Re-centering might mean saying no to some good things, to say yes to what’s best. It might mean starting the day not with emails or goals, but with stillness—ten minutes of open-handed prayer. It might mean asking hard questions about where your time, energy, and money are going: “Is this helping me live centered on the kingdom of God?”

Jesus isn’t asking you to fix your whole life today. He’s asking you to start here. To begin this year by seeking him first. To reorder what’s gotten chaotic. To clear the spiritual clutter. To let his voice set the tone before all the others weigh in.

The beauty of grace is that you don’t have to clean yourself up to come back. You don’t have to feel “spiritual enough” to start fresh.
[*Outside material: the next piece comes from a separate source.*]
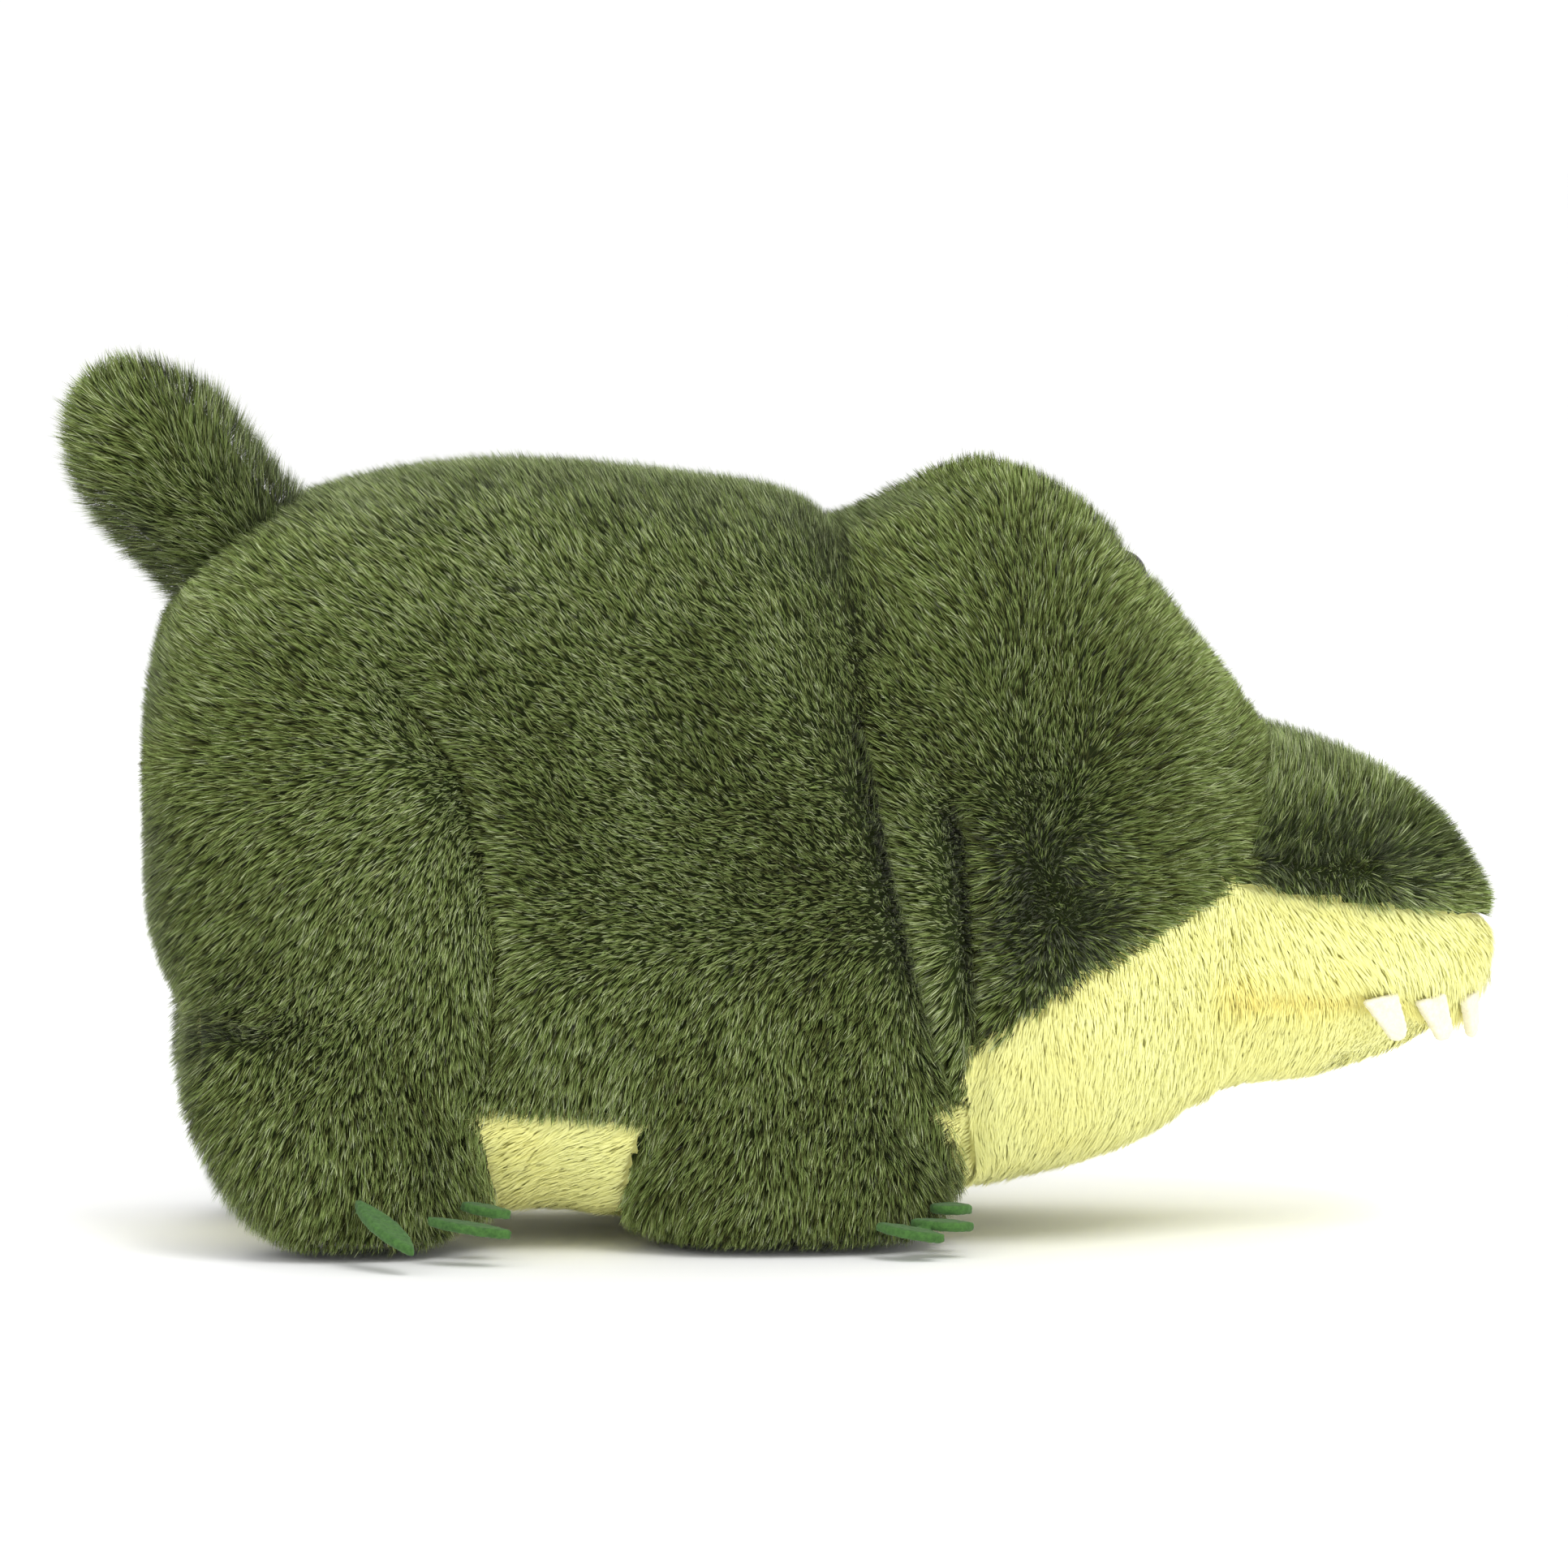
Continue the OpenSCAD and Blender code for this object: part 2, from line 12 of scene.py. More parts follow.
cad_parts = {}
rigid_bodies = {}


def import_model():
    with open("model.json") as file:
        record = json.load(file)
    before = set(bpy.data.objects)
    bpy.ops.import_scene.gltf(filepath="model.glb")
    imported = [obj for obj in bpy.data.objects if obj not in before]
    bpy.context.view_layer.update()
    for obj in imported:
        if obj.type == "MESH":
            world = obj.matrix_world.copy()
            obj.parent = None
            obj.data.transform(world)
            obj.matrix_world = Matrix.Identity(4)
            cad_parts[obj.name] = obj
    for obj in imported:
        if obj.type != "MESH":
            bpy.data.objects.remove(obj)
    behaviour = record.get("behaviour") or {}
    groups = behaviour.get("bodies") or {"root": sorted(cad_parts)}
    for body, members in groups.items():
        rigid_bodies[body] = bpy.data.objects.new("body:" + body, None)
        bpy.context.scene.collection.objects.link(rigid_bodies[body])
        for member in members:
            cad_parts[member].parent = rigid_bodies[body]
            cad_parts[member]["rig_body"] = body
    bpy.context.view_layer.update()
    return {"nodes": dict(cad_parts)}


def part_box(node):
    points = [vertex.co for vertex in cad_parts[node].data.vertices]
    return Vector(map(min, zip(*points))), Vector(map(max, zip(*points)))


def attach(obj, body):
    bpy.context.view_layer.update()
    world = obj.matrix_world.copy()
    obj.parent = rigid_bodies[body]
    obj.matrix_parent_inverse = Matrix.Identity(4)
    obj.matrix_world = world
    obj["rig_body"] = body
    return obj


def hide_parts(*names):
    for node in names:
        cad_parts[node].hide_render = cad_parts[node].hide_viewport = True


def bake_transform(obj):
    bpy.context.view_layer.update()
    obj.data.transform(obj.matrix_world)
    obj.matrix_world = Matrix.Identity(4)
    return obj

The center is open. The invitation is waiting. Jesus is not far. He’s never been.

This year, you’ll face distractions. That’s a given. You’ll feel the tug of comparison, the stress of performance, the noise of culture. But you don’t have to live at the mercy of it. You’ve been given an anchor. A center that doesn’t shake.

And when you live from that center—when seeking first becomes your rhythm—you’ll notice a shift. Not everything will be easier, but everything will be clearer. Decisions will come from peace, not panic. Love will flow more freely. Identity won’t rise and fall with outcomes.

This is how you build a life that lasts. Not by perfect execution, but by daily alignment. By asking again and again, “Am I centered? What am I seeking first?”

It doesn’t mean you won’t stumble. But it does mean you’ll know where to return when you do.

So today, start where Jesus starts. Not with the “things”—but with the King. Not with control, but with surrender. Not with worry, but with worship. The calendar has turned. The way forward is open. The Center is waiting.

Apply

Take five minutes today and write down your top five priorities for the year. Then ask honestly: “Is Jesus truly first?” If not, what would it look like to reorder your days, your schedule, your heart, around him?

Pray

Jesus, I want this year to be different—not just on the surface, but at the center. Teach me to seek you first. Strip away what distracts or distorts. Help me to live this year grounded in your presence, shaped by your word, and led by your Spirit. Be the center of everything I am. In Jesus’ name. Amen.